Sık sık söylerim, örneklerimizi hep yabancılardan ve okul kitaplarından vermemiz aptallıktır diye. Örnekler, Homeros'un, Platon'un zamanında olduğu kadar bugün de boldur. Ama biz düşüncenin doğruluğundan çok, örneklerin gösterişi peşindeyiz; kanıtlarımızı kitapçı dükkanından alıp kullanmak, kendi köyümüzde gördüklerimizden çıkarmaktan daha üstün gibi gelir.
Belki gözümüzün önündekileri ayıklayıp değerlendirmeye, onları eleştirip örnek haline getirmeye yatkın değil kafamız. Çünkü, kendi tanıklığımıza güvenecek kadar bilgin ve yeterli değiliz dersek, yersiz söz etmiş oluruz. O kadar ki, bence, en orta malı, en çok bilinen, en gösterişsiz şeyleri kendi ışıklı yanlarından görebilirsek, onlardan doğanın en büyük mucizeleri, örneklerin en zenginleri özellikle insan eylemleri konusunda çıkarılabilir. - Benim bütün amacım kimseye el açmadan yaşamaktır. (...) Bunu başarmak herkesin elindedir; ama ölmeyecek kadar yiyecek ve içeceği olanlar elbet bunu daha kolay başarabilirler. Bir başkasına bağlı yaşamak yürekler acısı ve belalı bir şeydir. Kendimiz ki en iyi, en emin sığınağımız odur, kendimiz bile yeterince güvenilir değiliz. Kendimi hem yürekçe, asıl iş yürekli olmakta çünkü, hem varlıkça öyle hazırlıyorum ki, başka her şeyimi yitirdiğim zaman kendimle yetinmesini bileyim.

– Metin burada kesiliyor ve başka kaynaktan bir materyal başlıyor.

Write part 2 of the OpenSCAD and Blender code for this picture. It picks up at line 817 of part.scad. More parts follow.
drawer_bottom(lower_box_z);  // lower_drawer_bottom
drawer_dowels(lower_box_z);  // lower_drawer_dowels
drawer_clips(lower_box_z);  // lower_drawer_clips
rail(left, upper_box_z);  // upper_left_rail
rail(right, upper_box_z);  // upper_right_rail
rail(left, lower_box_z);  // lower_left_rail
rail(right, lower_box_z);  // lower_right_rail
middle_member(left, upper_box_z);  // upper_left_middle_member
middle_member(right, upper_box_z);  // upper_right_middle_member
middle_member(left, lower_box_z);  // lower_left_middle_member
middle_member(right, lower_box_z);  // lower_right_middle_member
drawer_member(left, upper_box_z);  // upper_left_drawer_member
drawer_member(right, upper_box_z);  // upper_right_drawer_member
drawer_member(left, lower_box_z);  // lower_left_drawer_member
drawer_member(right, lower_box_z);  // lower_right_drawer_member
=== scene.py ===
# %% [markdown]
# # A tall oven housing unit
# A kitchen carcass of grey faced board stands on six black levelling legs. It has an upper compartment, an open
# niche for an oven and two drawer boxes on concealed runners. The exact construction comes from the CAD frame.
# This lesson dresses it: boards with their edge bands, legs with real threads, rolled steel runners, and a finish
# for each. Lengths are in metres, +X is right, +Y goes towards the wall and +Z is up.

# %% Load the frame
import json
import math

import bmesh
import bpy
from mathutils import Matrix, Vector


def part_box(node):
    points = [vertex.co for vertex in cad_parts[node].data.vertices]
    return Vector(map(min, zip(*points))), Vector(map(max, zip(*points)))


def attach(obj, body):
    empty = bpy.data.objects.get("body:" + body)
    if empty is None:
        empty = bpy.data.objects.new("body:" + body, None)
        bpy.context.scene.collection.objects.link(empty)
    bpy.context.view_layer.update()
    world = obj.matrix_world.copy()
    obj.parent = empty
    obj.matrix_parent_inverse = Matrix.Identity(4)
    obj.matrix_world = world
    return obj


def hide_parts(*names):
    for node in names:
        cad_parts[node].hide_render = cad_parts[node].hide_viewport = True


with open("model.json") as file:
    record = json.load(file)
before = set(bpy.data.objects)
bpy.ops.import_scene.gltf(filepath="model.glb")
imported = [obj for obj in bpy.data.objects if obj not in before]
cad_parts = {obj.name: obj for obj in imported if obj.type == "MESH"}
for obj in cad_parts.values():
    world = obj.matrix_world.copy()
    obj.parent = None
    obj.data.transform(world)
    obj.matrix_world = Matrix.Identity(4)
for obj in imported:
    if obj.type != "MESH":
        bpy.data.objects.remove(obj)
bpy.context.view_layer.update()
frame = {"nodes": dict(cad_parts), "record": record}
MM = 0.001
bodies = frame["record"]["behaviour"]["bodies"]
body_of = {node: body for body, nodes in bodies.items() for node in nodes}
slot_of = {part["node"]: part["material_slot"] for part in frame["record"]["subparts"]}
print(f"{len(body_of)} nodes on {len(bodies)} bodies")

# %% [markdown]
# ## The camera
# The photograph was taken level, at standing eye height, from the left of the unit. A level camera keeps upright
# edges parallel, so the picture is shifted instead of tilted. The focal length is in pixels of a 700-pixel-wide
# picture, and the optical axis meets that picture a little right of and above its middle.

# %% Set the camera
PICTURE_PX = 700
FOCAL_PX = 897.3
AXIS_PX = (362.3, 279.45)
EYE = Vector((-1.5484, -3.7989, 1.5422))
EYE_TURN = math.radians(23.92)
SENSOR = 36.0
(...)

- Sen tut, doğanın şaşmaz, hiçbir yerde değişmez yasalarını hor gör, sonra o senin yaptığın, tek taraflı acayip, uygunsuz yasalara uymaya çabala.

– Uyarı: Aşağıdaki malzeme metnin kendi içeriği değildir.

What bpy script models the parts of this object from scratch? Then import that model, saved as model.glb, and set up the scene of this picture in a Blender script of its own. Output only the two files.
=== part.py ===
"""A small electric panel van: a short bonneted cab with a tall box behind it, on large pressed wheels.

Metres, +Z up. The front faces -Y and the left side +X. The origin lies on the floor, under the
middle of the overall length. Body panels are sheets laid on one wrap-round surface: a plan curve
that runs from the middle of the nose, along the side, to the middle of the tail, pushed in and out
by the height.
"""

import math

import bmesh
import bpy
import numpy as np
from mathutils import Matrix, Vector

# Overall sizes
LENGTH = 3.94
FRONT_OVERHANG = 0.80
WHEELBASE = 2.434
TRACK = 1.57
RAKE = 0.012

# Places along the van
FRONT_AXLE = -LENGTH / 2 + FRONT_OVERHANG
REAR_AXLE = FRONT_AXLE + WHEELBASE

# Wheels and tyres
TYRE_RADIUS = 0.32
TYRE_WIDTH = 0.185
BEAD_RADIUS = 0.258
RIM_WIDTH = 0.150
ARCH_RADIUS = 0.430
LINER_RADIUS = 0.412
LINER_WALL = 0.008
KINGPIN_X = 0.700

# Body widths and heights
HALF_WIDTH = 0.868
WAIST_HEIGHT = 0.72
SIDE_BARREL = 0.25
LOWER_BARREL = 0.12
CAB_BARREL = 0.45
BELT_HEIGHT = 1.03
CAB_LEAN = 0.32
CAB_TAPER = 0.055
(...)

- Hesiodos, ceza suçun hemen ardından gelir; sözünü düzeltir: Ceza ile suçun aynı anda, birlikte doğduklarını söyler. Cezasını bekleyenler onu çekiyor demektir; cezayı hak etmiş olan onu bekliyordur.

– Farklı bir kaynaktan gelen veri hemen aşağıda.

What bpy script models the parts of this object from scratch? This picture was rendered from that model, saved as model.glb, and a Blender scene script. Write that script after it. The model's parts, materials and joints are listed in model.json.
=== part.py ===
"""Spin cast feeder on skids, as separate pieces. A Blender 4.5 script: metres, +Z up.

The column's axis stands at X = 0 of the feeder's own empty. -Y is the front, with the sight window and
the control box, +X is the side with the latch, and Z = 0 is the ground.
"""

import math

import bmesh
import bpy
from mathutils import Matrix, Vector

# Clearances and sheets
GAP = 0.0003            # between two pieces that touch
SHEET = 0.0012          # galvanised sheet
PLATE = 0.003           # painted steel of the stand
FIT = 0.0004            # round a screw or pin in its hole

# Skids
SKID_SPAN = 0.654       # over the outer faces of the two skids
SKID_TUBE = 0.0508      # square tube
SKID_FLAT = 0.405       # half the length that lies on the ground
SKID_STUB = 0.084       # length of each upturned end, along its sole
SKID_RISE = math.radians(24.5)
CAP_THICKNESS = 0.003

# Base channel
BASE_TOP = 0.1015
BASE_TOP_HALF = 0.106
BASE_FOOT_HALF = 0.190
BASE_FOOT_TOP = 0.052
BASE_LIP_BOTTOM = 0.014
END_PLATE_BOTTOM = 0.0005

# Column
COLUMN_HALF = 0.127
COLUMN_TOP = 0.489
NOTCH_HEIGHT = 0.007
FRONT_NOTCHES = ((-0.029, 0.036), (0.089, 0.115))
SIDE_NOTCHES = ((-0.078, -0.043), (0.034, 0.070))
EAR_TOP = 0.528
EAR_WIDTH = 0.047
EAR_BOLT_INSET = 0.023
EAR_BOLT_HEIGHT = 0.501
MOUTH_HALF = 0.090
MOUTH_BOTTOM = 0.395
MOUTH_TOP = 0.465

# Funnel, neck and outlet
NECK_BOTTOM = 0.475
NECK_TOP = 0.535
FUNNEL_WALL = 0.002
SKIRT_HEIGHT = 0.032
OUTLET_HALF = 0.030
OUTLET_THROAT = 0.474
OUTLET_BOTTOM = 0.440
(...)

- Çocuklarımıza kendi dünyalarından önce, gökteki yıldızların ve devinimlerinin bilimini öğretmek büyük bir saflıktır.
- Doğrusu gördüğüm birçok insan gibi benim arkamdan da olur olmaz sözler söylenmesini istemiyorum. Şöyle düşünürdü, şunu yazardı, böyle yaşardı; şunu ister, bunu istemezdi; ölürken konuşsa buna şunu der, şuna bunu verirdi; onu benden iyi tanıyan yoktu gibi.